I remember when Andy would bring his sickly World War II veteran father to Hyde Park to watch the American Veterans Monuments at Niagara Falls being built behind the screening of the chain-link safety fencing.  I would watch the frail gentleman’s eyes fill with briny pride as he peered through and saw those huge pieces of granite being placed.
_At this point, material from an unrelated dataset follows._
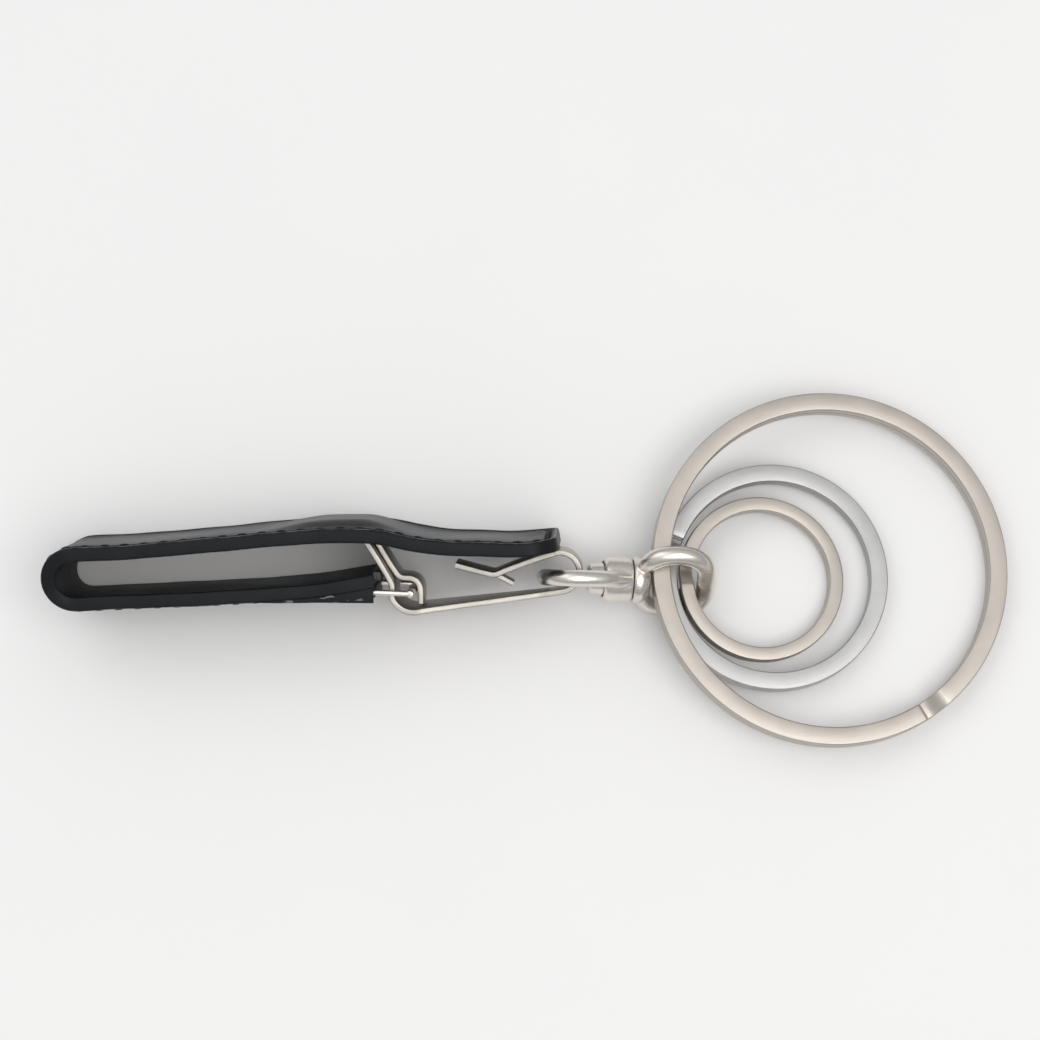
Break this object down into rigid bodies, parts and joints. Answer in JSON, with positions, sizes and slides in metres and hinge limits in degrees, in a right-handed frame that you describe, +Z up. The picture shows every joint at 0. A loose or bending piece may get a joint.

Those stones would not only honor the dedication of those war-ravished fallen Niagarans, but also to those Americans from across the nation and around world who returned home either maimed or safe.  It is dedicated, as well, to all of those who served in the peace, the guardians of great deterrence to any aggression against America and our allies.  In a sense, every piece of polished stone was a testament to Ligammari’s service.  It was so, because he was every soldier, and all were he as well.  For you see, regardless of the spans of time that passed between our services, we all really served together.  Therefore, we all were honored together in that one place and in that one time where anyone stands glassy-eyed before any such monument, so conceived.
Journalist and NBC news anchor Thomas John Brokaw attended the 40th Anniversary of the D-Day landing in Normandy France.  He was so moved by what he felt there, he wrote the 1998 book America’s Greatest Generation that profiled the efforts of those types who fought there.  The title attached itself to only those who had landed there.
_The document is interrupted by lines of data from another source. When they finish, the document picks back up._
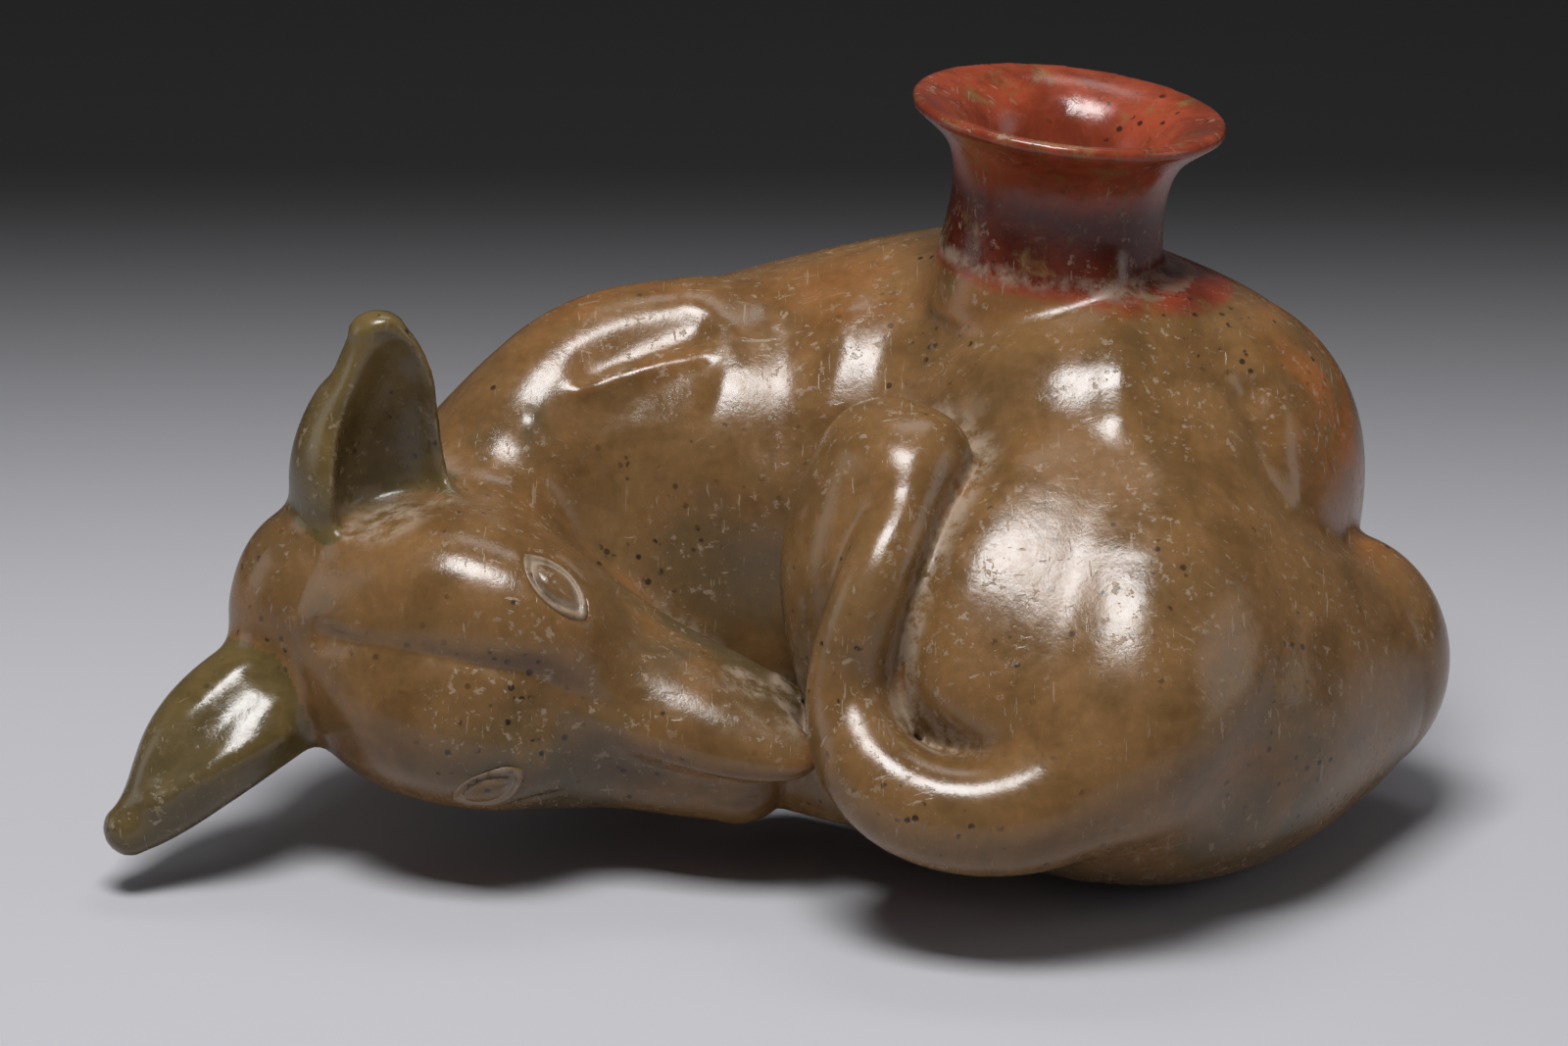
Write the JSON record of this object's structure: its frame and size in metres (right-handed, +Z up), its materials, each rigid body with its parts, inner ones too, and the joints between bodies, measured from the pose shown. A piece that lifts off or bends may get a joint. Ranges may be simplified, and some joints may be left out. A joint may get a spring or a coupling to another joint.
{
  "type": "askos vessel",
  "caption": "Hollow fired clay vessel shaped as a dog curled up asleep, with a flared spout on its back for filling and pouring.",
  "frame": {"origin": "middle of the bottom of the whole vessel's box, on the floor it rests on", "axes": "+Z up, +X along the back towards the rump, +Y towards the curled back; the muzzle and tail face -Y"},
  "size_m": [0.2874, 0.1896, 0.1572],
  "materials": {
    "burnished_clay": "satin",
    "ear_clay": "satin",
    "eye_clay": "matte",
    "spout_clay": "satin"
  },
  "bodies": {
    "root": {"trunk_lower_half": "burnished_clay", "trunk_upper_half": "burnished_clay", "haunch": "burnished_clay", "rump": "burnished_clay", "head": "burnished_clay", "neck": "burnished_clay", "shoulder_blade": "burnished_clay", "shin": "burnished_clay", "hock": "burnished_clay", "hind_foot": "burnished_clay", "tail": "burnished_clay", "left_ear": "ear_clay", "right_ear": "ear_clay", "left_eye": "eye_clay", "right_eye": "eye_clay", "spout_collar": "spout_clay", "spout_rim": "spout_clay"}
  },
  "joints": []
}
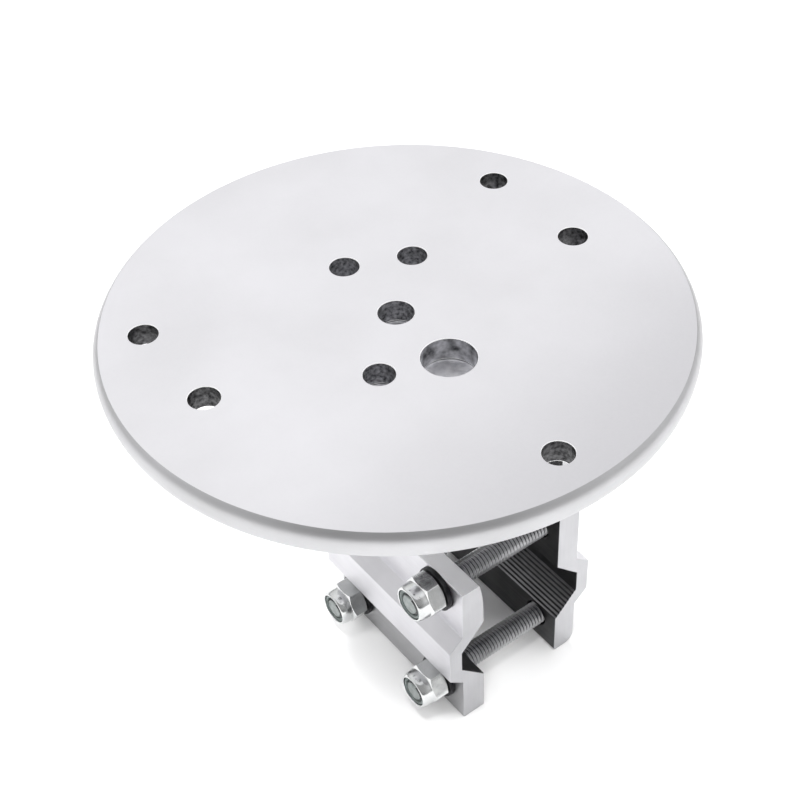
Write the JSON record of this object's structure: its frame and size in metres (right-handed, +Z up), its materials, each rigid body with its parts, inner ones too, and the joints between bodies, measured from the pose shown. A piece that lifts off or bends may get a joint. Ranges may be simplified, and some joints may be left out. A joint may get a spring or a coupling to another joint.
{
  "type": "round mounting plate on a rail clamp",
  "caption": "Flat round plate with a pattern of holes, carried on a two-jaw clamp that bolts onto a rail or bench edge.",
  "frame": {"origin": "on the floor under the centre of the round plate", "axes": "+X is the way the moving jaw closes, +Y runs along the clamped rail, +Z is up"},
  "size_m": [0.1684, 0.1684, 0.146],
  "materials": {
    "plate_metal": "fine satin, lightly brushed",
    "jaw_metal": "satin, as extruded",
    "nut_steel": "bright zinc plated",
    "bolt_steel": "oiled steel thread",
    "washer_steel": "black oxide",
    "screw_steel": "blackened",
    "nylon": "grey-green nylon"
  },
  "bodies": {
    "base": {"mounting_plate": "plate_metal", "fixed_jaw_bracket": "jaw_metal", "clamp_bolt_upper_front": "bolt_steel", "clamp_bolt_upper_rear": "bolt_steel", "clamp_bolt_lower_front": "bolt_steel", "clamp_bolt_lower_rear": "bolt_steel", "plate_screw_1": "screw_steel", "plate_screw_2": "screw_steel", "plate_screw_3": "screw_steel", "plate_screw_4": "screw_steel", "screw_washer_1": "washer_steel", "screw_washer_2": "washer_steel", "screw_washer_3": "washer_steel", "screw_washer_4": "washer_steel"},
    "jaw": {"moving_jaw": "jaw_metal", "nut_washer_upper_front": "washer_steel", "nut_washer_upper_rear": "washer_steel", "nut_washer_lower_front": "washer_steel", "nut_washer_lower_rear": "washer_steel"},
    "nut_upper_front": {"lock_nut_upper_front": "nut_steel", "nut_insert_upper_front": "nylon"},
    "nut_upper_rear": {"lock_nut_upper_rear": "nut_steel", "nut_insert_upper_rear": "nylon"},
    "nut_lower_front": {"lock_nut_lower_front": "nut_steel", "nut_insert_lower_front": "nylon"},
    "nut_lower_rear": {"lock_nut_lower_rear": "nut_steel", "nut_insert_lower_rear": "nylon"}
  },
  "joints": [
    {"name": "jaw_slide", "type": "slide", "parent": "base", "child": "jaw", "axis": [1, 0, 0], "range_m": [0, 0.029]},
    {"name": "nut_upper_front_spin", "type": "hinge", "parent": "jaw", "child": "nut_upper_front", "pos_m": [-0.0112, -0.0225, 0.0538], "axis": [1, 0, 0], "range_deg": [0, 8357]},
    {"name": "nut_upper_rear_spin", "type": "hinge", "parent": "jaw", "child": "nut_upper_rear", "pos_m": [-0.0112, 0.0215, 0.0538], "axis": [1, 0, 0], "range_deg": [0, 8357]},
    {"name": "nut_lower_front_spin", "type": "hinge", "parent": "jaw", "child": "nut_lower_front", "pos_m": [-0.0112, -0.0225, 0.0107], "axis": [1, 0, 0], "range_deg": [0, 8357]},
    {"name": "nut_lower_rear_spin", "type": "hinge", "parent": "jaw", "child": "nut_lower_rear", "pos_m": [-0.0112, 0.0215, 0.0107], "axis": [1, 0, 0], "range_deg": [0, 8357]}
  ],
  "couplings": [
    {"joint": "nut_upper_front_spin", "follows": "jaw_slide", "rad_per_m": 5026.5},
    {"joint": "nut_upper_rear_spin", "follows": "jaw_slide", "rad_per_m": 5026.5},
    {"joint": "nut_lower_front_spin", "follows": "jaw_slide", "rad_per_m": 5026.5},
    {"joint": "nut_lower_rear_spin", "follows": "jaw_slide", "rad_per_m": 5026.5}
  ]
}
June 6th, 1944 is also now, and that the one spirit of service continues to stretch from America’s founding, through WWII, and on into the future.  It does so because there is but one Soldier, one Sailor, one Airman, one Coast Guarder, one Marine and one Merchant Mariner as well, and all are one.  We veterans are the singularity of every race and stripe that makes up our nation.  Brokaw wrote, “… [WWII] is, I believe, the greatest generation any society has ever produced”.  He was wrong.  Each generation stood upon the shoulders of the giants that went before them.  
Joseph Monaco wrote of the senior Ligammari’s exploits, “God knows we need at least some of what they had today.”  I agree with Monaco.  Well, at least the part that applies to God knowing; for in God’s infinite wisdom, He quietly and almost invisibly provided today with a great measure of ‘some of what they had.’  Take, for instance, the family of WWII sailor and belated County Legislator Arthur V. Curcione.  His son, retired city worker Arthur L. Curcione, said that he, too, would have joined the military had it not him being the only son to take on the responsibility of running his father’s flooring business.  But he is proud of his two sons that followed in their grandfather’s footsteps.  The oldest son, Arthur T. Curcione, has served in the USAF and USAF Reserves since 2001.  Art’s beloved step-son, Jeremy C. McKenna, has been with Art since he was 7, and was 4-years a USMC sniper.  Curcione also has a son-in-law, Thomas A. Luca, who also joined the Army in 2001 and still serves in the USA Reserves.  Each of Curcione’s veteran’s names is enshrined upon the Wall of Honor at Hyde Park.
Perhaps unrealized by Brokaw when he wrote his book, it is indeed with neither constraints of front nor back covers.  The Greatest Generation is a series of men and women, and not simply just a contemporary and static snapshot.  Thank God that there is a greater-still generation that lies dormant in the loins of our fine servicemen and women of today.  Please remember them on at 11 o’clock on November 11th.